Hart High School’s Gwen Booth
Gwen Booth was a member first class to attend and ultimately graduate from the Santa Clarita Valley’s first high school, William S. Hart High, in 1949.
When she entered as a ninth grader the year it opened, 1945, the school was located on the campus of Newhall School (which went through eighth grade) at Walnut and 11th streets, and it wasn’t called Hart. It was called Santa Clarita Junior and Senior High School — Santa Clarita being the diminutive form of the local river’s name, by which the valley was known. The school district, created by a vote of 1,184 to 7 earlier that same year, was called the Santa Clarita Union High School District. Its only school opened with one grade level (9th) and added a grade each year until the freshmen of 1945-46 became the seniors of 1948-49.
Gwen, a cheerleader, would go on to marry her high school sweetheart, an athlete from Saugus named Dean Gallion of the Class of 1950. But first, there was work to do.
Gwen was a member of the student council and the committee tasked with selecting the mascot and school colors. The committee picked maroon and grey for the colors — which changed, according to Fred Trueblood III, in 1964 to red and black because the maroon hues were too hard to match in sports uniforms and cheer outfits. According to Nanette Lagasse Gaither (Class of 1968), it was June of 1966 when the colors changed, on a vote of the following year’s juniors and seniors (Classes of 1967 and 1968).
Back in 1946, after surveying the mascots of other high schools in nearby communities, Gwen’s committee settled on “Indians.”

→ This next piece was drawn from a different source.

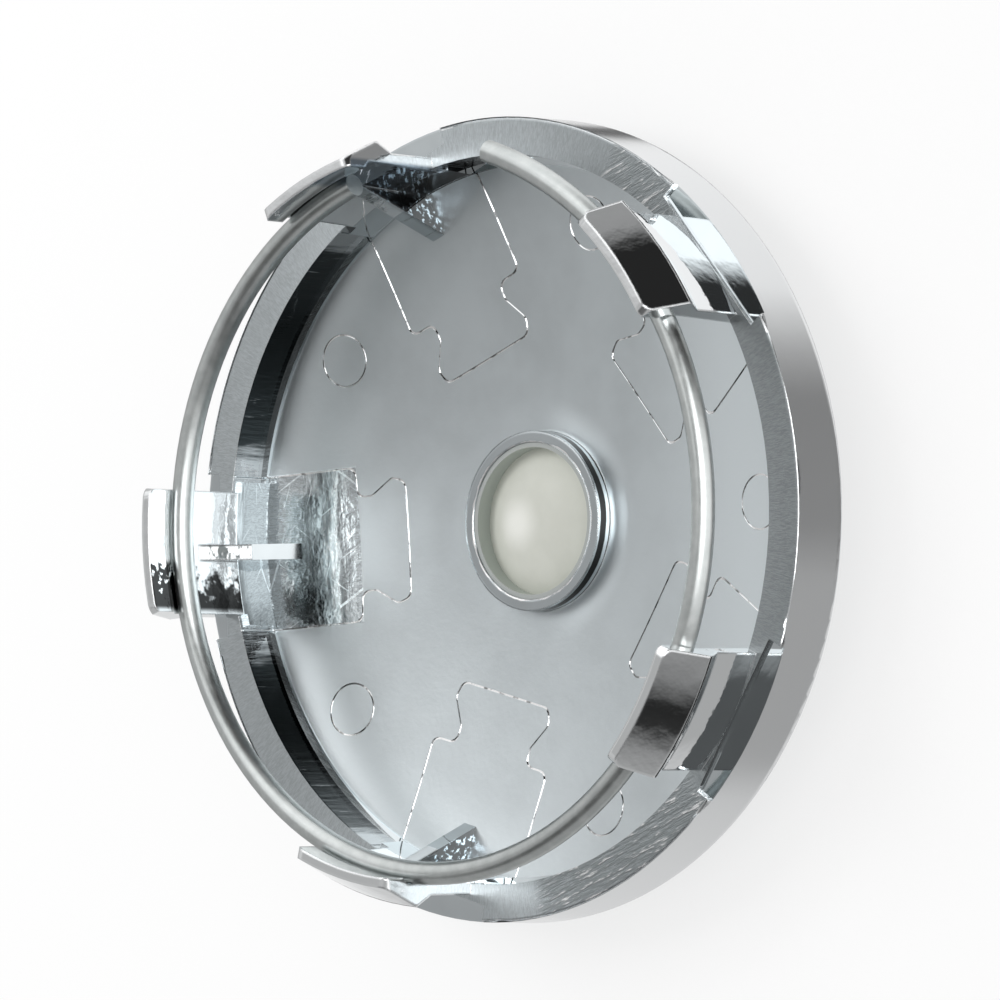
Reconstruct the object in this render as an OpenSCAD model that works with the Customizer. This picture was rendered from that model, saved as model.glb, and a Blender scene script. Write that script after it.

“In the late 1940s all the mascots were animals or people,” Gwen explained in a 1997 interview. “We thought about the Panthers, but there weren’t any panthers around here. We wrote on a chalkboard all the school colors and nicknames of every school that we might be in a league with, and nobody had ‘Indians.’ We wanted a name that would sound good in a yell, too, and with three syllables it was an easy one to put in a cheer.”
Gwen said the committee felt the name was appropriate because “the Indians were our explorers, and there was certainly nothing wrong with being Indians. There was an Indian settlement at Castaic, and at the Highway 126 junction, and at Agua Dulce.”
Minor grumblings over the mascot pertained to the notion it was “too common,” according to editor Jerry Wiles, writing in the first edition of the school newspaper, The Smoke Signal, in March 1946, long after the selection was final.
Next came the school’s renaming.
“Santa Clarita” was a new grammatical contruct recommended by historian A.B. Perkins in the 1940s while the school district was forming. You really couldn’t have two “Santa Clara” high school districts in California — there already being one up north, complete with a “Santa Clara High School” that opened in 1872. We’d have lost in a boxing match to our northern namesake, so we gave up our claim.
But “Santa Clarita” took forever to catch on. Folks didn’t like it. So in August 1945, as the first school year was starting, the school board approached cowboy actor William S. Hart, who had donated money and land to the construction effort, and asked permission to use his moniker. Newhall’s most famous citizen initially felt unworthy but ultimately acquiesced. Gwen remembers that the school and the district officially changed their name in March or April 1946, just a couple of months before the actor’s death on June 23.
By that time, Gwen’s committee had already settled on “Indians.”
The mascot came first, before the school became “Hart.”
And that’s why they aren’t the “Hart High Cowboys.”